### PROBLEM STATEMENT:
Both the line containing "Continue the Blender" and the line containing "imported = [obj" are to be reproduced exactly, along with every line between them, and nothing more.

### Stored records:
▼

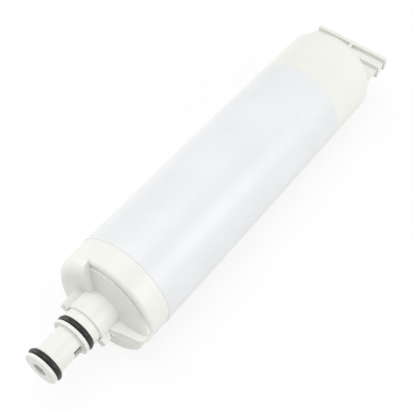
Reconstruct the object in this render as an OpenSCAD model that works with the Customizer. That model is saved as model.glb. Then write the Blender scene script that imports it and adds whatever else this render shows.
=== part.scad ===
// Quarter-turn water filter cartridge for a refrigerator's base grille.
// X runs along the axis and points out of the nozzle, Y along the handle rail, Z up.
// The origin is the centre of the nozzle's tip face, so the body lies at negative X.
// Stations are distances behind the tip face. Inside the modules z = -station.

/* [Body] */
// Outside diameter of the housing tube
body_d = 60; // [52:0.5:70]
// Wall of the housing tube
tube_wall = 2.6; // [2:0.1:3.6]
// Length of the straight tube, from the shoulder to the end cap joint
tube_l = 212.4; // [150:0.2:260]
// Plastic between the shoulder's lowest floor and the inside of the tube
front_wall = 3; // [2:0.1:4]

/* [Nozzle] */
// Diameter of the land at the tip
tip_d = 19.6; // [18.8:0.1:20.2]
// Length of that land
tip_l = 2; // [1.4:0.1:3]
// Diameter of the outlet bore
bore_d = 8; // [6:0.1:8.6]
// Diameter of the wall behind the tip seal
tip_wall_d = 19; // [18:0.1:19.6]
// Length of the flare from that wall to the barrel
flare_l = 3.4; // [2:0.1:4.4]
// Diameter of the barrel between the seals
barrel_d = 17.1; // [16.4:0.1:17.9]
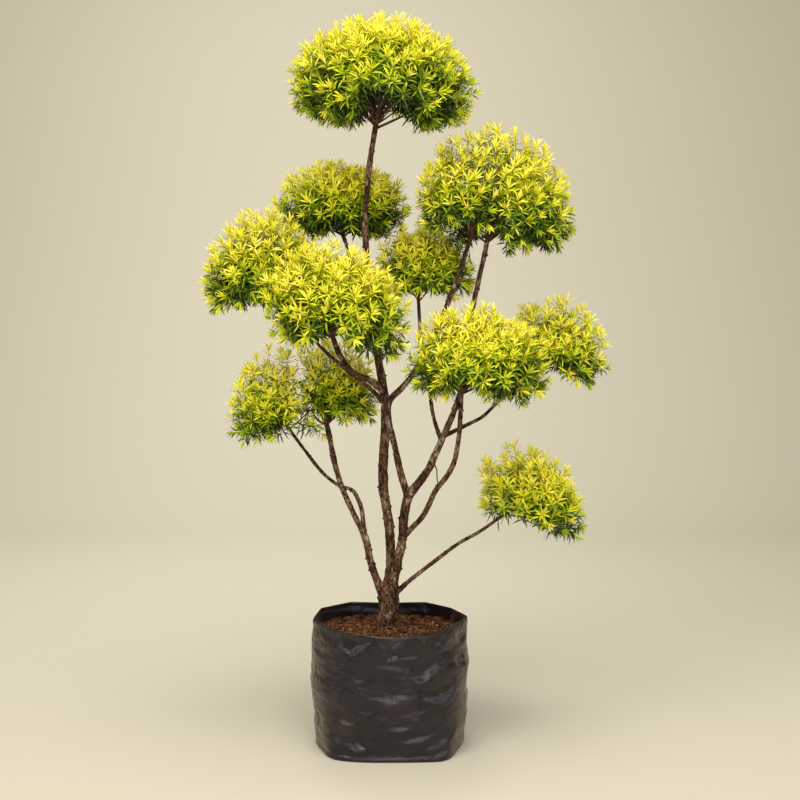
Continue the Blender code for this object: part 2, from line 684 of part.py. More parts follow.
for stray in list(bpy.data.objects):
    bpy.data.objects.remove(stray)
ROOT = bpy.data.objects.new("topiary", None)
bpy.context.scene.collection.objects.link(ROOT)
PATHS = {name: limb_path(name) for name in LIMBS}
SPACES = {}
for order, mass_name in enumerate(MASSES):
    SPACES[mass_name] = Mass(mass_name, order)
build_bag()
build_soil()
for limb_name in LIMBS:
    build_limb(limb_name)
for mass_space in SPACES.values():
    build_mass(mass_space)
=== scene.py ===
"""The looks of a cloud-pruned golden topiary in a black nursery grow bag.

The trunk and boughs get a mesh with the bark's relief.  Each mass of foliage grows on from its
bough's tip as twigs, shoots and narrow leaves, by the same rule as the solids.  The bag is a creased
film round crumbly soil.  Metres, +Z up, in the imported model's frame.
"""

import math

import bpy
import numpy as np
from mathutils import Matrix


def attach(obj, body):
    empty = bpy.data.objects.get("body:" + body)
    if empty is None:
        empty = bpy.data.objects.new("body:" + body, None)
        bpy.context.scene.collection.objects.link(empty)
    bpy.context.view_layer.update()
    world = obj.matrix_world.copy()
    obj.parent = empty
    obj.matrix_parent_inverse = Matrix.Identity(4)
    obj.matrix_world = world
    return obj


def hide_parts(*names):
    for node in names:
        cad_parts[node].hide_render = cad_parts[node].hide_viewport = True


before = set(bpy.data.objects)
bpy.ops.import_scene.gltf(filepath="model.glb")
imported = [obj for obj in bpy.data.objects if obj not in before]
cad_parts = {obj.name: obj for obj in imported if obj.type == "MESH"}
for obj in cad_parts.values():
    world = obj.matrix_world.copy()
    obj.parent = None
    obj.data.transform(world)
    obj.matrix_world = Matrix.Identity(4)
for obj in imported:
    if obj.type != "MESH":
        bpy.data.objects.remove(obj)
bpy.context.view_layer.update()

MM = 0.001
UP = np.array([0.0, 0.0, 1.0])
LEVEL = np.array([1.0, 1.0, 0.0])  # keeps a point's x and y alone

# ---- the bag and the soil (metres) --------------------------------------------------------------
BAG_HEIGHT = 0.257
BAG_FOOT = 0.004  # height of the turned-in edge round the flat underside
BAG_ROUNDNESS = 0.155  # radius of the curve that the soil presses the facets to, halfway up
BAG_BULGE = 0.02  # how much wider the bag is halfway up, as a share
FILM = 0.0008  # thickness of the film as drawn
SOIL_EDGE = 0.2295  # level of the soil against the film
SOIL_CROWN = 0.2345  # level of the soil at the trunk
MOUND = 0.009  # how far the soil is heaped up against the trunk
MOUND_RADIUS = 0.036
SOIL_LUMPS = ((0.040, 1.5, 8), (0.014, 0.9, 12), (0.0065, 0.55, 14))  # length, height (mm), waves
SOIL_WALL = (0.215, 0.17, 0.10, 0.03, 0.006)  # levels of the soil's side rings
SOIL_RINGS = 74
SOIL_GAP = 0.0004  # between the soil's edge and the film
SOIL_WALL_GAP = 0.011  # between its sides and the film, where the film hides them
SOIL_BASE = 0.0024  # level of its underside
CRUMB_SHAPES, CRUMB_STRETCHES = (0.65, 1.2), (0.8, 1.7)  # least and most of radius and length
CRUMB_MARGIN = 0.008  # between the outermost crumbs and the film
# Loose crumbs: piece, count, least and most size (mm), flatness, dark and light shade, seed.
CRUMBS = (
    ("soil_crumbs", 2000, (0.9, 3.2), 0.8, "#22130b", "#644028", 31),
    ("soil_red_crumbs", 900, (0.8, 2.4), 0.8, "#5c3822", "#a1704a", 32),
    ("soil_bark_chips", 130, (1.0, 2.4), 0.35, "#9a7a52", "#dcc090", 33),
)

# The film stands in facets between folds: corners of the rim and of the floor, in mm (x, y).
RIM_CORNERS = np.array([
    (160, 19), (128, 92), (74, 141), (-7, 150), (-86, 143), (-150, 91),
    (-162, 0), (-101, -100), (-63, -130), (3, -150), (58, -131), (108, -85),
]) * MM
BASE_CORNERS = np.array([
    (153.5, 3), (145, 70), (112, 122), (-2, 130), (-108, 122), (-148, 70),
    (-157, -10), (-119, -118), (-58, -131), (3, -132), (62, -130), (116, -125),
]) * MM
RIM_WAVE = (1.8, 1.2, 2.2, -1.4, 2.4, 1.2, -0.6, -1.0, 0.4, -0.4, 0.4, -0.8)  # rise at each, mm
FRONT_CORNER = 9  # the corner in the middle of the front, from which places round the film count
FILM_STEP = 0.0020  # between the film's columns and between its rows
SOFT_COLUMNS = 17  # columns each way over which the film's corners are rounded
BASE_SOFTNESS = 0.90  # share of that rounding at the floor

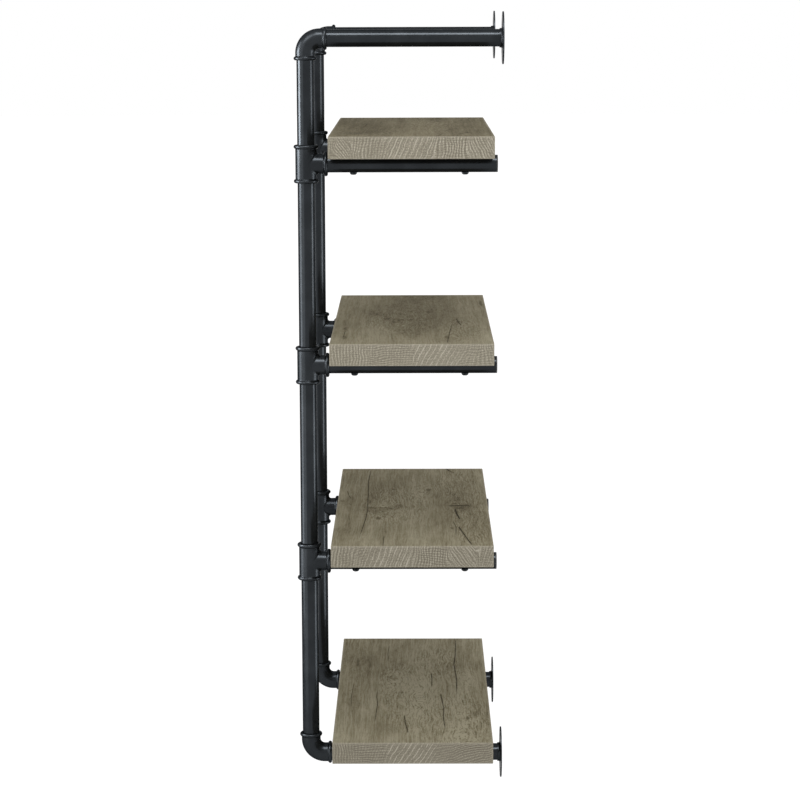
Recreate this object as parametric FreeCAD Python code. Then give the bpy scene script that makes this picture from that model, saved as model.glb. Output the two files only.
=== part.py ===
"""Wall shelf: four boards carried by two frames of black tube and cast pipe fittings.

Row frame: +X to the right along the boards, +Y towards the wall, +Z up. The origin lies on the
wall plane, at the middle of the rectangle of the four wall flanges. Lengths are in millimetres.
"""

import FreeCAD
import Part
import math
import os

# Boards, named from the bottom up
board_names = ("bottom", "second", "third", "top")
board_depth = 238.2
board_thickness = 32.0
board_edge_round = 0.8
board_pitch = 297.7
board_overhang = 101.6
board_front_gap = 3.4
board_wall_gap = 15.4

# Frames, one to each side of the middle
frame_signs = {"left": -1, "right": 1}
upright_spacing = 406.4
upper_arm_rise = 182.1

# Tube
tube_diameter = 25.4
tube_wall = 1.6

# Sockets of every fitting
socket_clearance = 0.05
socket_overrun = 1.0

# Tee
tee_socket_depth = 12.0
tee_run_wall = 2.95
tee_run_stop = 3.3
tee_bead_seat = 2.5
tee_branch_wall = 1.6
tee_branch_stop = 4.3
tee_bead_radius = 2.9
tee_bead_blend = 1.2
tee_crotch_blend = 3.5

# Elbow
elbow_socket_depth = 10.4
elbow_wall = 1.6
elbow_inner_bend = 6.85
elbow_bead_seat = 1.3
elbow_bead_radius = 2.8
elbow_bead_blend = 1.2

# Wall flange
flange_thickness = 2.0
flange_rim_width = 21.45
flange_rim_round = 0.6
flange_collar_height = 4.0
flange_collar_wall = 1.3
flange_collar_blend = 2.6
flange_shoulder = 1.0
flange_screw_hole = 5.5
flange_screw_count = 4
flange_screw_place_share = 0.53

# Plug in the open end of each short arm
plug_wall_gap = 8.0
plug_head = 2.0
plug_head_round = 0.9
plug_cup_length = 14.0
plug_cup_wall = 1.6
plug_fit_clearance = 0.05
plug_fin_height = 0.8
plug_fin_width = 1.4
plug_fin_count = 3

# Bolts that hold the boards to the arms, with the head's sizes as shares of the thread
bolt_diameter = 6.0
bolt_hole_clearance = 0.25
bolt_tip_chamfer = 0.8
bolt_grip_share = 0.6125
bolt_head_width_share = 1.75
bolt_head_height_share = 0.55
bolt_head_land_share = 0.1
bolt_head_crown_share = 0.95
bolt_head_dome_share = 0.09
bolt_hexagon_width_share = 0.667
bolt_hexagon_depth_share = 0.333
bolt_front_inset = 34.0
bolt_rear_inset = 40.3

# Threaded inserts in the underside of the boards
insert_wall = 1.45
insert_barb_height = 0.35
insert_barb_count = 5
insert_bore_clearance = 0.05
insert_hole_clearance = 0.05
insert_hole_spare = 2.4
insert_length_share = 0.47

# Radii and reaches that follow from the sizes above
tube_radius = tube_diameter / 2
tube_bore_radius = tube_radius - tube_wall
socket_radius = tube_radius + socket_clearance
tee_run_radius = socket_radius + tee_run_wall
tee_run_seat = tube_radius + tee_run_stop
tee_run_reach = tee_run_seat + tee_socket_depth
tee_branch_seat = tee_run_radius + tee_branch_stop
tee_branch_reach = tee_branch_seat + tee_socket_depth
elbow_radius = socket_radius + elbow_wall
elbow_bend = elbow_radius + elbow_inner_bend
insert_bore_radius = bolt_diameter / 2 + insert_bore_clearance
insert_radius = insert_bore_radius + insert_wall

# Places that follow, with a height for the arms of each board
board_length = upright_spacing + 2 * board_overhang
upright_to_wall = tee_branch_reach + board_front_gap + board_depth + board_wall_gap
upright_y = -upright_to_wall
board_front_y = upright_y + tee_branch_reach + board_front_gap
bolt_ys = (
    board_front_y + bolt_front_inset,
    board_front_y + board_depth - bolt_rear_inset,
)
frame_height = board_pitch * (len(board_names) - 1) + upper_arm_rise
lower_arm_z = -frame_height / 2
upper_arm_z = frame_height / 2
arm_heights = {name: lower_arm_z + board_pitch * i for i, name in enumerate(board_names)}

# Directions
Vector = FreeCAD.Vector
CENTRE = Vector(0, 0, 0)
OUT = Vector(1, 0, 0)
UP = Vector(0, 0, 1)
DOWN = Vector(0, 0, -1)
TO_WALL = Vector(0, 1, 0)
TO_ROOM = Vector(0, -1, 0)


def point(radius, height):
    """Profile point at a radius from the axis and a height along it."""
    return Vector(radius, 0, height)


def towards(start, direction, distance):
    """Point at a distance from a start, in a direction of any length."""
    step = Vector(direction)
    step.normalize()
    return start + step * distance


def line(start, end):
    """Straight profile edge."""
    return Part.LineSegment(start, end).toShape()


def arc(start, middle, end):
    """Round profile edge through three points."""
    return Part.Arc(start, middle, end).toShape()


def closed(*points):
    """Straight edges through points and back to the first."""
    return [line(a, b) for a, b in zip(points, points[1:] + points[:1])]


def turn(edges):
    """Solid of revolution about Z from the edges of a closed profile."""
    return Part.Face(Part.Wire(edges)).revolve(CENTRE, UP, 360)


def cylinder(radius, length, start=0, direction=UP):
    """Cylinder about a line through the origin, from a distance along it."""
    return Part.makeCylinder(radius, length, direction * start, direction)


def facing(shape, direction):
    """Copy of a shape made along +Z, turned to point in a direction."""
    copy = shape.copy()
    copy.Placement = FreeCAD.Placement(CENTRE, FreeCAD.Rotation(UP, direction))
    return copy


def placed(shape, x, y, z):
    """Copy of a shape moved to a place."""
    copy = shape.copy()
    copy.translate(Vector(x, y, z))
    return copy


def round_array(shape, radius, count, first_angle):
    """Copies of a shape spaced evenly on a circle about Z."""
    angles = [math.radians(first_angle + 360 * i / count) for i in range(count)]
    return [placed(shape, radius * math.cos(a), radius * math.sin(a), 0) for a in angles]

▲

### ANSWER FOR THIS EXERCISE:
Continue the Blender code for this object: part 2, from line 684 of part.py. More parts follow.
for stray in list(bpy.data.objects):
    bpy.data.objects.remove(stray)
ROOT = bpy.data.objects.new("topiary", None)
bpy.context.scene.collection.objects.link(ROOT)
PATHS = {name: limb_path(name) for name in LIMBS}
SPACES = {}
for order, mass_name in enumerate(MASSES):
    SPACES[mass_name] = Mass(mass_name, order)
build_bag()
build_soil()
for limb_name in LIMBS:
    build_limb(limb_name)
for mass_space in SPACES.values():
    build_mass(mass_space)
=== scene.py ===
"""The looks of a cloud-pruned golden topiary in a black nursery grow bag.

The trunk and boughs get a mesh with the bark's relief.  Each mass of foliage grows on from its
bough's tip as twigs, shoots and narrow leaves, by the same rule as the solids.  The bag is a creased
film round crumbly soil.  Metres, +Z up, in the imported model's frame.
"""

import math

import bpy
import numpy as np
from mathutils import Matrix


def attach(obj, body):
    empty = bpy.data.objects.get("body:" + body)
    if empty is None:
        empty = bpy.data.objects.new("body:" + body, None)
        bpy.context.scene.collection.objects.link(empty)
    bpy.context.view_layer.update()
    world = obj.matrix_world.copy()
    obj.parent = empty
    obj.matrix_parent_inverse = Matrix.Identity(4)
    obj.matrix_world = world
    return obj


def hide_parts(*names):
    for node in names:
        cad_parts[node].hide_render = cad_parts[node].hide_viewport = True


before = set(bpy.data.objects)
bpy.ops.import_scene.gltf(filepath="model.glb")
imported = [obj for obj in bpy.data.objects if obj not in before]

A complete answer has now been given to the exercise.